- Required task
State how many lines in the listing below include the word "materials", and add nothing besides the number.

- Recorded data
▽
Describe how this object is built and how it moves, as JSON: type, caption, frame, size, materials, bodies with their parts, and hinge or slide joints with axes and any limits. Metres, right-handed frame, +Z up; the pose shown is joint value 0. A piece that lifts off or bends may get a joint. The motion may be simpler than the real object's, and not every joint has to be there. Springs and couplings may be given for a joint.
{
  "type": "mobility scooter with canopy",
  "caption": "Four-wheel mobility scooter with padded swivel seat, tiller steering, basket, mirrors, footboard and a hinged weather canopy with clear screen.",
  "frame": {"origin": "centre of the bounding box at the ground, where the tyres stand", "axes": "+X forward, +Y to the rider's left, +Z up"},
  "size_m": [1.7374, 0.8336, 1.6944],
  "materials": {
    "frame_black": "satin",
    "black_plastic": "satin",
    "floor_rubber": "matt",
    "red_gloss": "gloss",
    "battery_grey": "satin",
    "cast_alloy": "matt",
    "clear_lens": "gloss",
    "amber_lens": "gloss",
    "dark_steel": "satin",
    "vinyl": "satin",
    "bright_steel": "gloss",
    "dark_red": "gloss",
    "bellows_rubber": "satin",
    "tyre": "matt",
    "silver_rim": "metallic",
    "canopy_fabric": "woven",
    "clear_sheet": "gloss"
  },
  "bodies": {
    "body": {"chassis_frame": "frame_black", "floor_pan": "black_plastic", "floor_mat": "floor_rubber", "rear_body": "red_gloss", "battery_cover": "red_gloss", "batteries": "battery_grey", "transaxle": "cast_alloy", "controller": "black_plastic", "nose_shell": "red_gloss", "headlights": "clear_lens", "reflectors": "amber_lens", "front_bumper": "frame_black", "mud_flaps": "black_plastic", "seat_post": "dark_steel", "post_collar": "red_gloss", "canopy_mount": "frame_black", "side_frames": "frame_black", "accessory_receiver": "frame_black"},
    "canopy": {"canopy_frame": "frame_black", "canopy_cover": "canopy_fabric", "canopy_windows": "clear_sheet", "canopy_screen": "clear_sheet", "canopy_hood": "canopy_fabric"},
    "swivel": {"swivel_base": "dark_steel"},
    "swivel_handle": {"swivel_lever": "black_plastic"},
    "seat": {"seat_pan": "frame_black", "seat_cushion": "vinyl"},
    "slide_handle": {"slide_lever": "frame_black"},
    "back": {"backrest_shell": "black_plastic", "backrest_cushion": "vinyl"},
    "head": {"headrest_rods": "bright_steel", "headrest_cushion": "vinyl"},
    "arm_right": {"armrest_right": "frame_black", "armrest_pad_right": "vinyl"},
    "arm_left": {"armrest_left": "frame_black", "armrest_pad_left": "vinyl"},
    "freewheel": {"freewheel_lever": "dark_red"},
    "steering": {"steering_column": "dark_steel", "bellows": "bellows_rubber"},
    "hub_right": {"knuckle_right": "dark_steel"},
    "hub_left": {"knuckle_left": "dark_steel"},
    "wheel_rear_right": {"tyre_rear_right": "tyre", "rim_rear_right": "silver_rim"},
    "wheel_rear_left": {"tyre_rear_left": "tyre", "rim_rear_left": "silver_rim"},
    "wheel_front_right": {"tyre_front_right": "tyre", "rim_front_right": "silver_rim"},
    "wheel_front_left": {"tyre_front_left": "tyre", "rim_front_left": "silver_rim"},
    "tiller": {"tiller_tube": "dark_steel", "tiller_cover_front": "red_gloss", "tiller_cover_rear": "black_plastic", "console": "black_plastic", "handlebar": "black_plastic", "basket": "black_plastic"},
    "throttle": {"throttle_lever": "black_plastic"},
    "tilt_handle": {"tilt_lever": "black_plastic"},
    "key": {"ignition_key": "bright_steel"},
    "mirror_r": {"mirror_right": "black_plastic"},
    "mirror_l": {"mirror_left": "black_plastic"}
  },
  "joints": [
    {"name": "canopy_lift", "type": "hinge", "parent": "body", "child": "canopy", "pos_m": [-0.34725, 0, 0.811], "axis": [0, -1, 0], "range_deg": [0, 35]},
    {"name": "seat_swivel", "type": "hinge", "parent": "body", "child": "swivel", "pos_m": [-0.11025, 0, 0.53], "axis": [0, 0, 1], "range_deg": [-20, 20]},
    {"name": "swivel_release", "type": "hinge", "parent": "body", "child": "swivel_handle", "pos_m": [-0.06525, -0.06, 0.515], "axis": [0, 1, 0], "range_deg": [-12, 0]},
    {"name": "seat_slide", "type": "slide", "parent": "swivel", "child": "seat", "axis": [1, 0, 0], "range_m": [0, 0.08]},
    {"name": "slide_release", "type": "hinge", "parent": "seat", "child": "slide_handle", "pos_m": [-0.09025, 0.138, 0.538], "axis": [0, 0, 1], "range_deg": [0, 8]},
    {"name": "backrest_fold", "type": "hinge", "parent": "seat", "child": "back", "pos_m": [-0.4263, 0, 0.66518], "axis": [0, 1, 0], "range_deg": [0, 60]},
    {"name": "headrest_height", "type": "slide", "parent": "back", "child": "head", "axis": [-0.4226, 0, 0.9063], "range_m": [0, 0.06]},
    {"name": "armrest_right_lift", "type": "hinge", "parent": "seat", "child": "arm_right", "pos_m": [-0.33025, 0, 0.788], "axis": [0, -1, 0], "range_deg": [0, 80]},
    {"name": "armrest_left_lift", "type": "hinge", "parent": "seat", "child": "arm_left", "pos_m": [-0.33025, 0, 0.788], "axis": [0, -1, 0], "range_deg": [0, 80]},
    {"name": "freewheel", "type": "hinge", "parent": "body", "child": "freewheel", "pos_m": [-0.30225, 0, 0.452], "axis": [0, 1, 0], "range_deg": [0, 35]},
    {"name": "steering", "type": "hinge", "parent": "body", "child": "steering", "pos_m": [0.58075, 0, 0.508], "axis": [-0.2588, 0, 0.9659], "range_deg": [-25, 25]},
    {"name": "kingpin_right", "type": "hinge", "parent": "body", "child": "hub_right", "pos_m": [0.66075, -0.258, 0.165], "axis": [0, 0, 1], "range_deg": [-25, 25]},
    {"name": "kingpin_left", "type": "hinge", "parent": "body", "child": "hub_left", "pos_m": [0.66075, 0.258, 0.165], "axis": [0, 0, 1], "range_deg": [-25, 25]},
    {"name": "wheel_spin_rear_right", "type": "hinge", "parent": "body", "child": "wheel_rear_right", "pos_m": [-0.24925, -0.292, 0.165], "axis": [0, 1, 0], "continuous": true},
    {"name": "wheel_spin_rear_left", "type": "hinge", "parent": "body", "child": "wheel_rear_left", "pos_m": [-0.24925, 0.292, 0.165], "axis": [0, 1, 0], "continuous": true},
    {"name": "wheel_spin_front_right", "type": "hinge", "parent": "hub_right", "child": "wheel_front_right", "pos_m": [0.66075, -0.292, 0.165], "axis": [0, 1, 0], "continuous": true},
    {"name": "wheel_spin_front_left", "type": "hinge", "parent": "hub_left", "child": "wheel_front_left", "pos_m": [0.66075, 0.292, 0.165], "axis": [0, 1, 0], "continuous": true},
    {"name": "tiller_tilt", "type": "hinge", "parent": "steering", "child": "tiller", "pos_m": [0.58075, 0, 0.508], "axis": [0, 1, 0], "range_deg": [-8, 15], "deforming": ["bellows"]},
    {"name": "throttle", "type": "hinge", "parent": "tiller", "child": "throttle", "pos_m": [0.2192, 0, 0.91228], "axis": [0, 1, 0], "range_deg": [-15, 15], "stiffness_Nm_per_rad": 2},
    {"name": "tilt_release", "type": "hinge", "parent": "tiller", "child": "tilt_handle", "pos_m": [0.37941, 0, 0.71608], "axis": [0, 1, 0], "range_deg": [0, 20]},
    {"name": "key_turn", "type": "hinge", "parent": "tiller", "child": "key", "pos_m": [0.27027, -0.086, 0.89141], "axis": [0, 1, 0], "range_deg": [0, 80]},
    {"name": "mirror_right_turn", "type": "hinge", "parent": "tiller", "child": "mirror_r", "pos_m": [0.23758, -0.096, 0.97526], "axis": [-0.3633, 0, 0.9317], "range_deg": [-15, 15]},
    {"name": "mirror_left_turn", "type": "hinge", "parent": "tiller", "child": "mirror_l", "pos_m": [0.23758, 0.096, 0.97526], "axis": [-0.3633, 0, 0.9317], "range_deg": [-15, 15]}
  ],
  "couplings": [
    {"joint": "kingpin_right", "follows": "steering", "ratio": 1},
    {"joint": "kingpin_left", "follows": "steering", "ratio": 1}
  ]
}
△
- Solution to this problem
2